NOW, THEREFORE, in consideration of the mutual covenants contained in this Agreement, the parties agree as follows:
- 1.
- Section 1 of the Agreement is deleted in its entirety and replaced with the following language:
- 1.
- Employment. Employer agrees to employ Officer, and Officer accepts such employment in accordance with the terms of this Agreement, for a term of three years commencing as of April 1, 2001 and ending, unless terminated earlier in accordance with the provisions of this Agreement, on March 31, 2004. Thereafter, this Agreement shall automatically renew for twelve (12) month periods, unless sooner terminated as provided herein. If either party desires not to renew the Agreement, they must provide the other party with written notice of their intent not to renew the Agreement at least ninety days prior to the next renewal date. Employer's notice of intent not to renew the Agreement shall be deemed to be a termination without cause and the provisions of Section 6(b)(iii) shall apply.
- 2.
- Section 2 of the Agreement is deleted in its entirety and replaced with the following language:
- 2.
- Position and Duties of Officer. Officer will serve as President and Chief Executive Officer of Employer and, subject to election by Employer's shareholders, as a member of Employer's Board of Directors (the "Board"). Employer agrees that Officer's duties under this Agreement will be the usual and customary duties of a President and Chief Executive Officer and, consistent with the foregoing, as are determined from time to time by the Board, and will not be inconsistent with the provisions of the Certificate of Incorporation of Employer or applicable law.
- 3.
- Section 4(b) is amended to read as follows:
- (b)
- Annual Bonus. Officer also will be eligible to receive an annual bonus conditioned upon he and/or Employer meeting certain goals or objectives to be established for this purpose by the Board or its Compensation Committee. The target amount for such bonus shall be sixty percent of Officer's base salary and whether to pay an amount in excess of the target shall be determined by the Board or its Compensation Committee as needed.
- 4.
- Section 6(b) is modified to add a new subsection (iii) to read as follows:
- (iii)
- Non-Renewal of Agreement by Employer. If Employer does not renew this Agreement, Employer will continue to pay Officer his base salary in effect as of the date this Agreement terminates, for a period of two years following the effective date of such termination. The continued salary payments shall be made less taxes and other normal withholdings in accordance with Employer's normal payroll procedures.
- 5.
- Sections 6(b)(iii) and 6(b)(iv) are renumbered to read 6(b)(iv) and 6(b)(v).
- 6.
- Section 6(c)(v) is deleted and the last paragraph in Section 6(c) is modified to delete the following language "(other than a termination pursuant to Section 6(c)(5))."
- 7.
- Except as modified by this First Amendment, all terms and conditions of the agreement other than those as outlined above, will remain in full force.

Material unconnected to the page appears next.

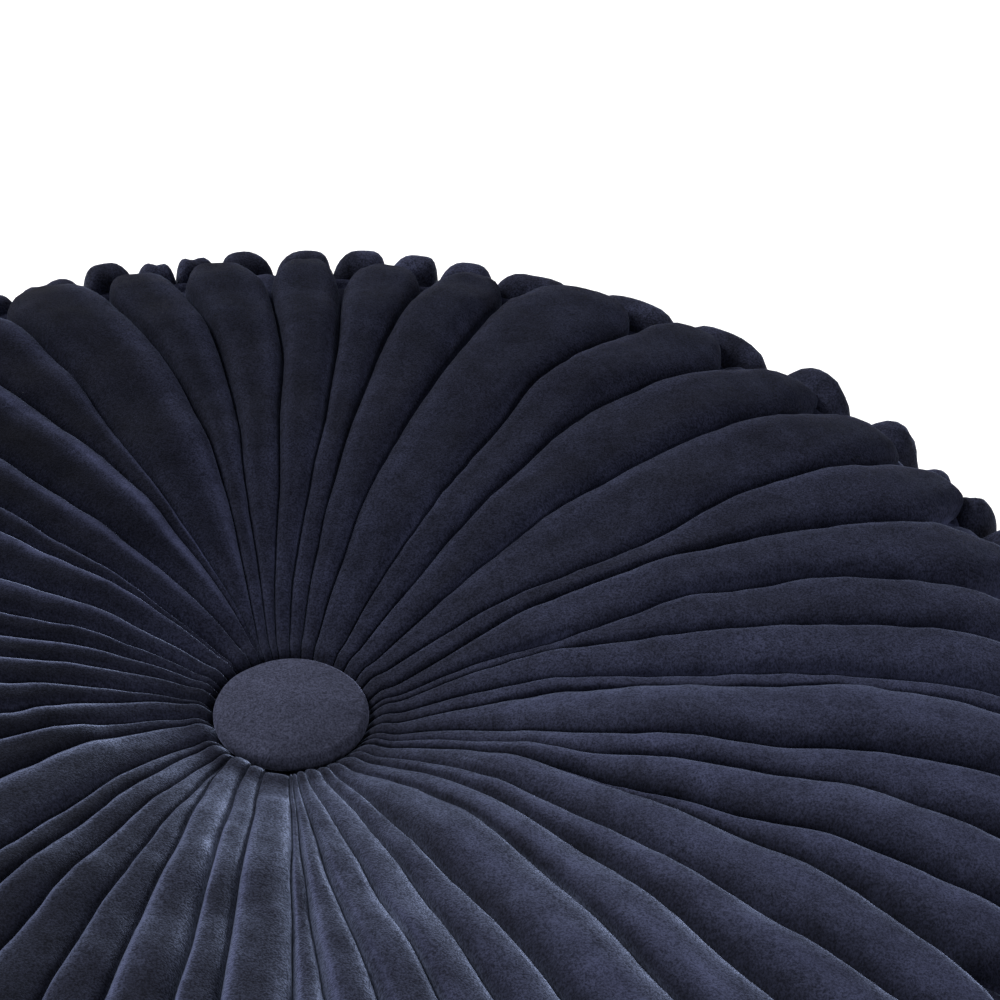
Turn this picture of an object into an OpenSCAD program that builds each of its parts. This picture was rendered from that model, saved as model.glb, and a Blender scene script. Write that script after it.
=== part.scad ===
// Round seat cushion with a boxing band, tufted through the centre between two covered buttons.
// Each pleated panel is one solid layer, as thick as its folds are deep.
// Frame: +Z up, origin at the centre of the underside, which rests on z = 0. Millimetres.

/* [Cushion] */
// Thickness from the resting face to the crown
cushion_h = 100; // [90:1:130]
// Outer radius of the two pleated panels at their rim seams
rim_r = 198; // [185:1:210]
// How far the boxing band bulges past the panels' rims
band_bulge = 10.4; // [8:0.2:14]
// Height of the pleated rim below the crown
rim_drop = 20; // [18:1:26]
// Depth of the velvet's pleats near the rim, which is the thickness of the folded layer there
pleat_depth = 11; // [9:0.5:11]

/* [Crown and dimples] */
// Radius of the highest ring of the top
crown_r = 115; // [100:1:130]
// Depth of the top dimple at the button's edge
top_dimple = 21; // [18:1:24]
// Inner radius of the flat ring that rests on the seat
rest_in_r = 80; // [60:1:100]
// Outer radius of the flat ring that rests on the seat
rest_out_r = 150; // [130:1:160]
// Depth of the underside dimple at the button's edge
under_dimple = 18; // [16:1:22]

/* [Buttons] */
// Diameter of the velvet-covered buttons
button_d = 38.1; // [34:0.1:42]
// Thickness of a covered button, without its loop
button_t = 8; // [7:0.5:9]
// Thickness of the velvet and its padding on the button
cover_t = 1.2; // [1:0.1:1.5]
// Wire diameter of the button's loop
loop_wire_d = 1.6; // [1.2:0.1:2]

/* [Lining and filling] */
// Thickness of the inner bag's calico
lining_t = 1.2; // [0.8:0.1:1.5]
// Radius of the channel left in the filling by the tufting twine
channel_r = 4.5; // [4:0.5:8]
// Clearance kept between neighbouring soft pieces
soft_gap = 0.3; // [0.2:0.1:0.4]

/* [Thread and twine] */
// Diameter of the tufting twine
twine_d = 1.8; // [1.4:0.1:2]
// Diameter of the seam thread
thread_d = 0.8; // [0.5:0.1:1]
// Radius at which the pleats are drawn together under a button
gather_r = 9; // [8:0.5:11]

/* [Hidden] */
$fn = 96;

velvet_color = [0.13, 0.14, 0.19];
calico_color = [0.86, 0.83, 0.75];
thread_color = [0.10, 0.11, 0.15];
twine_color = [0.93, 0.90, 0.82];

mid_z = cushion_h / 2;
rim_half = mid_z - rim_drop;       // height of a panel's rim from mid-height
button_r = button_d / 2;

// ---- shared profiles, as lists of [radius, z] ----
function reversed(points) = [for (i = [len(points) - 1 : -1 : 0]) points[i]];

// Solid of revolution between two profiles that run the same way.
module shell(outer, inner) rotate_extrude() polygon(concat(outer, reversed(inner)));

module ring(radius, z, wire_d)
    translate([0, 0, z]) rotate_extrude() translate([radius, 0]) circle(d = wire_d, $fn = 24);

// Curve bulging outward at mid-height, from low to high.
function bulge_curve(end_r, bulge, half_h, steps = 16, r_power = 0.9, z_power = 1) =
    [for (i = [0 : steps]) let (angle = -90 + i * 180 / steps)
        [end_r + bulge * pow(cos(angle), r_power),
         mid_z + half_h * sign(angle) * pow(abs(sin(angle)), z_power)]];

// ---- panel curves ----
tuck_sink = 1.4;                   // velvet under the button, below the dimple's depth
tuck_r = button_r - 1.2;           // outer end of that tucked part
seat_sink = 0.5;                   // velvet where it leaves the button, below the dimple's depth
seat_r = button_r + 0.45;          // where the velvet leaves the button
climb_r = seat_r + 0.6;            // where the dimple starts to climb
dimple_power = 2.5;                // how sharply a dimple climbs out
shoulder_power = 2.6;              // roundness of the panel's shoulder
curve_steps = 12;
full_fold_r = 150;                 // radius from which the pleats have their full depth
min_fold = 0.25;                   // least depth of the pleats, as a share of the full depth
fold_power = 0.7;                  // how fast the pleats deepen outward

// Depth of the folded layer: the pleats are shallow where they crowd together at the button.
function fold(radius) =
    pleat_depth * max(min_fold, pow(min(1, radius / full_fold_r), fold_power));

// [radius, depth] from the gathered centre to the rim. The depth is measured inward
// from the plane of the crown or of the resting face.
// layer = 0 is the outer face and 1 the bottom of the folds; inset moves the curve further in.
function panel_curve(layer, inset, in_r, flat_in_r, flat_out_r, dimple) =
    let (end_r = rim_r - layer * pleat_depth - inset)
    concat(
        [for (radius = [in_r, tuck_r])
            [radius, dimple + tuck_sink + layer * fold(radius) + inset]],
        [[seat_r, dimple + seat_sink + layer * fold(seat_r) + inset]],
        [for (i = [1 : curve_steps])
            let (part = i / curve_steps, radius = climb_r + (flat_in_r - climb_r) * part)
            [radius, dimple * pow(1 - part, dimple_power) + layer * fold(radius) + inset]],
        [for (i = [0 : curve_steps])
            let (angle = i * 90 / curve_steps,
                 radius = flat_out_r
                     + (end_r - flat_out_r) * pow(sin(angle), 2 / shoulder_power),
                 depth = layer * fold(radius) + inset)
            [radius, depth + (rim_drop - depth) * (1 - cos(angle))]]);

// Drops repeated points, such as where the climb and the shoulder meet at the crown.
function distinct(points) =
    [for (i = [0 : len(points) - 1])
        if (i == 0 || norm(points[i] - points[i - 1]) > 0.02) points[i]];

function top_curve(layer, inset, in_r) =
    [for (point = distinct(panel_curve(layer, inset, in_r, crown_r, crown_r, top_dimple)))
        [point[0], cushion_h - point[1]]];
function under_curve(layer, inset, in_r) =
    distinct(panel_curve(layer, inset, in_r, rest_in_r, rest_out_r, under_dimple));

// ---- velvet ----
band_r = rim_r + 0.6;              // inner radius of the band's sewn edges
band_half = rim_half + 3.4;        // half height of the band
band_edge_t = 1.5;                 // height of the flat inner edge at top and bottom
band_inner_bulge = 0.4;

module top_panel() color(velvet_color)
    shell(top_curve(0, 0, gather_r), top_curve(1, 0, gather_r));

module bottom_panel() color(velvet_color)
    shell(under_curve(0, 0, gather_r), under_curve(1, 0, gather_r));

module side_band() color(velvet_color)
    shell(bulge_curve(band_r, band_bulge, band_half, steps = 24, r_power = 0.7, z_power = 0.85),
          bulge_curve(band_r, band_inner_bulge, band_half - band_edge_t, r_power = 1));

// ---- threads ----
rim_seam_r = rim_r - 3.4;
rim_seam_depth = rim_drop + 0.7;
gather_thread_r = gather_r + 1;
// Depth of a gather thread, just past the bottom of the folds
function gather_depth(dimple) = dimple + tuck_sink + fold(gather_r) + 0.75;

module top_rim_seam() color(thread_color) ring(rim_seam_r, cushion_h - rim_seam_depth, thread_d);
module bottom_rim_seam() color(thread_color) ring(rim_seam_r, rim_seam_depth, thread_d);
module top_gather_thread() color(thread_color)
    ring(gather_thread_r, cushion_h - gather_depth(top_dimple), thread_d);
module bottom_gather_thread() color(thread_color)
    ring(gather_thread_r, gather_depth(under_dimple), thread_d);

// ---- inner bag ----
lining_inset = soft_gap + 1.2;     // from the bottom of the folds to the lining's outer face
lining_rim_r = rim_r - pleat_depth - lining_inset;
lining_side_r = lining_rim_r + 0.4;
lining_side_bulge = 9;
lining_side_half = rim_half - 2.4;
lining_seam_r = lining_rim_r - 0.2;
lining_seam_depth = rim_drop + 1.1;

module lining_top() color(calico_color)
    shell(top_curve(1, lining_inset, channel_r), top_curve(1, lining_inset + lining_t, channel_r));
module lining_bottom() color(calico_color)
    shell(under_curve(1, lining_inset, channel_r),
          under_curve(1, lining_inset + lining_t, channel_r));
module lining_side() color(calico_color)
    shell(bulge_curve(lining_side_r, lining_side_bulge, lining_side_half),
          bulge_curve(lining_side_r - lining_t, lining_side_bulge, lining_side_half));
module lining_top_seam() color(calico_color)
    ring(lining_seam_r, cushion_h - lining_seam_depth, thread_d);
module lining_bottom_seam() color(calico_color)
    ring(lining_seam_r, lining_seam_depth, thread_d);

// ---- filling ----
fill_inset = lining_inset + lining_t + soft_gap;
fill_side_r = lining_rim_r - lining_t - soft_gap - 1;
fill_side_bulge = 8.6;
fill_side_half = rim_half - 3.2;

module fibre_fill() color([0.95, 0.95, 0.93])
    shell(concat(under_curve(1, fill_inset, channel_r),
                 bulge_curve(fill_side_r, fill_side_bulge, fill_side_half)),
          top_curve(1, fill_inset, channel_r));

// ---- covered button, its back on z = 0 and its dome up ----
cover_hole_r = 6;                  // opening in the back of the cover
cover_lip_t = 1;                   // thickness of the cover turned under the back
shell_gap = 0.1;                   // between the cover and the metal shell
shell_wall = 0.7;
shell_r = button_r - cover_t - shell_gap;
shell_top = button_t - cover_t - shell_gap;
shell_base_z = cover_lip_t + shell_gap;
plate_r = shell_r - shell_wall - 0.2;
plate_z = 1.2;
plate_t = 0.9;
boss_r = 5.6;                      // raised centre of the back plate
boss_z = 0.2;
boss_h = 1.2;
loop_r = 3.2;                      // centreline radius of the bow and place of its legs
bow_z = -1.2;                      // centre of the bow
leg_h = 3.9;
head_z = 2.2;                      // widened ends of the legs, above the plate
head_h = 0.7;
head_d = loop_wire_d + 1.2;

// Half profile of a dome: straight side up to side_h, rounded edge, then a parabola to the axis.
function dome(radius, top, edge_r, side_h) = concat(
    [for (i = [0 : 6]) let (angle = i * 15)
        [radius - edge_r + edge_r * cos(angle), side_h + edge_r * sin(angle)]],
    [for (i = [1 : 8]) let (part = 1 - i / 8)
        [(radius - edge_r) * part,
         side_h + edge_r + (top - side_h - edge_r) * (1 - part * part)]]);

module button_cover() color(velvet_color)
    shell(concat([[cover_hole_r, 0], [button_r - 1.5, 0], [button_r - 0.4, 0.6], [button_r, 1.8]],
                 dome(button_r, button_t, edge_r = 2.6, side_h = 2.4)),
          concat([[cover_hole_r, cover_lip_t], [button_r - cover_t, cover_lip_t]],
                 dome(button_r - cover_t, button_t - cover_t, edge_r = 1.8, side_h = 2.2)));

module button_shell() color([0.80, 0.80, 0.82])
    shell(concat([[shell_r, shell_base_z]],
                 dome(shell_r, shell_top, edge_r = 1.7, side_h = 2.2)),
          concat([[shell_r - shell_wall, shell_base_z]],
                 dome(shell_r - shell_wall, shell_top - shell_wall, edge_r = 1.2, side_h = 2.0)));

module button_back_plate() color([0.72, 0.72, 0.74]) difference() {
    union() {
        translate([0, 0, plate_z]) cylinder(r = plate_r, h = plate_t);
        translate([0, 0, boss_z]) cylinder(r = boss_r, h = boss_h);
    }
    // Holes for the loop's legs
    for (side = [-1, 1])
        translate([side * loop_r, 0, -1]) cylinder(r = loop_wire_d / 2 + 0.05, h = 5, $fn = 32);
}

module button_loop() color([0.66, 0.66, 0.68]) {
    translate([0, 0, bow_z]) rotate([90, 0, 0]) rotate([0, 0, 180])
        rotate_extrude(angle = 180) translate([loop_r, 0]) circle(d = loop_wire_d, $fn = 24);
    for (side = [-1, 1]) {
        translate([side * loop_r, 0, bow_z]) cylinder(d = loop_wire_d, h = leg_h, $fn = 24);
        translate([side * loop_r, 0, head_z]) cylinder(d = head_d, h = head_h, $fn = 32);
    }
}

button_sink = 1;                   // button's back, below the dimple's depth
top_back_z = cushion_h - top_dimple - button_sink;
under_back_z = under_dimple + button_sink;

module at_top() translate([0, 0, top_back_z]) children();
module at_bottom() translate([0, 0, under_back_z]) mirror([0, 0, 1]) children();

module top_button_cover() at_top() button_cover();
module top_button_shell() at_top() button_shell();
module top_button_back_plate() at_top() button_back_plate();
module top_button_loop() at_top() button_loop();
module bottom_button_cover() at_bottom() button_cover();
module bottom_button_shell() at_bottom() button_shell();
module bottom_button_back_plate() at_bottom() button_back_plate();
module bottom_button_loop() at_bottom() button_loop();

// ---- tufting twine, looped through both buttons and hitched above the lower one ----
eye_r = 2.3;
eye_offset = loop_r - bow_z;       // from a button's back to the far point of its loop
top_eye_z = top_back_z - eye_offset;
under_eye_z = under_back_z + eye_offset;
twine_low_z = under_eye_z + eye_r;
knot_z = twine_low_z + 2.6;        // lowest turn of the knot
knot_turn_r = twine_d + 0.05;
knot_pitch = twine_d + 0.1;
knot_cord_d = twine_d - 0.1;

module eye(z) translate([0, 0, z]) rotate([0, 90, 0])
    rotate_extrude() translate([eye_r, 0]) circle(d = twine_d, $fn = 24);

module tufting_twine() color(twine_color) {
    eye(top_eye_z);
    eye(under_eye_z);
    translate([0, 0, twine_low_z])
        cylinder(d = twine_d, h = top_eye_z - eye_r - twine_low_z, $fn = 24);
}

module twine_knot() color(twine_color)
    for (i = [0 : 2]) ring(knot_turn_r, knot_z + i * knot_pitch, knot_cord_d);

top_panel();
side_band();
bottom_panel();
top_rim_seam();
bottom_rim_seam();
top_gather_thread();
bottom_gather_thread();
lining_top();
lining_side();
lining_bottom();
lining_top_seam();
lining_bottom_seam();
fibre_fill();
top_button_cover();
top_button_shell();
top_button_back_plate();
top_button_loop();
bottom_button_cover();
bottom_button_shell();
bottom_button_back_plate();
bottom_button_loop();
tufting_twine();
twine_knot();
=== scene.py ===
# A round, tufted velvet cushion: a pleated cover on each face, a gathered band round the
# side, and a covered button in the middle of each face, tied together by twine through
# a fibre filling in a calico bag.
#
# It lies flat on the floor z = 0 with its axis on +Z. The camera stands on the -Y side, so
# -Y is near, +Y far, -X left and +X right. Bearings are in degrees anticlockwise from +X.
# Shapes are worked out in millimetres, and add_mesh turns them into metres.
import math
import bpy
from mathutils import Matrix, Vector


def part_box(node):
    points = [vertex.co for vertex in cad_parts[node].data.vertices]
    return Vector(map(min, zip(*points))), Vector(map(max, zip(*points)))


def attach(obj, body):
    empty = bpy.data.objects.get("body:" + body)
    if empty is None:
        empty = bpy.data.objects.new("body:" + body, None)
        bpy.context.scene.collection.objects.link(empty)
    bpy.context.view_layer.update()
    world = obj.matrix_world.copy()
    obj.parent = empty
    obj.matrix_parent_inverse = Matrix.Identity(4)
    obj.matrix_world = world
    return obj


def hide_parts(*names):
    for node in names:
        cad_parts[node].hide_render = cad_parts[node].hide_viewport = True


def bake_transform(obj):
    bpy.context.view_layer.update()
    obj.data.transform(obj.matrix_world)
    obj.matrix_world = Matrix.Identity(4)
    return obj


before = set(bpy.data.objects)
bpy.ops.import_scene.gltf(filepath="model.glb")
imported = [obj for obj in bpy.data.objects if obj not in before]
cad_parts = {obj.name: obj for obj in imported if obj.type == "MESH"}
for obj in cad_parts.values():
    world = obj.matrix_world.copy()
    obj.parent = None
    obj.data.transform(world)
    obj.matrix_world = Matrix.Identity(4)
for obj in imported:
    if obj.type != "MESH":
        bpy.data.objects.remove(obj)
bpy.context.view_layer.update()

from types import SimpleNamespace

import bmesh
import bpy
import numpy as np
from mathutils import Matrix, Vector

MM = 0.001
TAU = 2 * math.pi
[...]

IN WITNESS WHEREOF, the parties have executed this First Amendment under their respective hands and seals as of the day and year first above written.
OFFICER | MAGELLAN HEALTH SERVICES, INC. | ||
Daniel S. Messina | By: | Henry T. Harbin, M.D. Chairman of the Board |
FIRST AMENDMENT TO THE EMPLOYMENT AGREEMENT BETWEEN DANIEL S. MESSINA AND MAGELLAN HEALTH SERVICES, INC.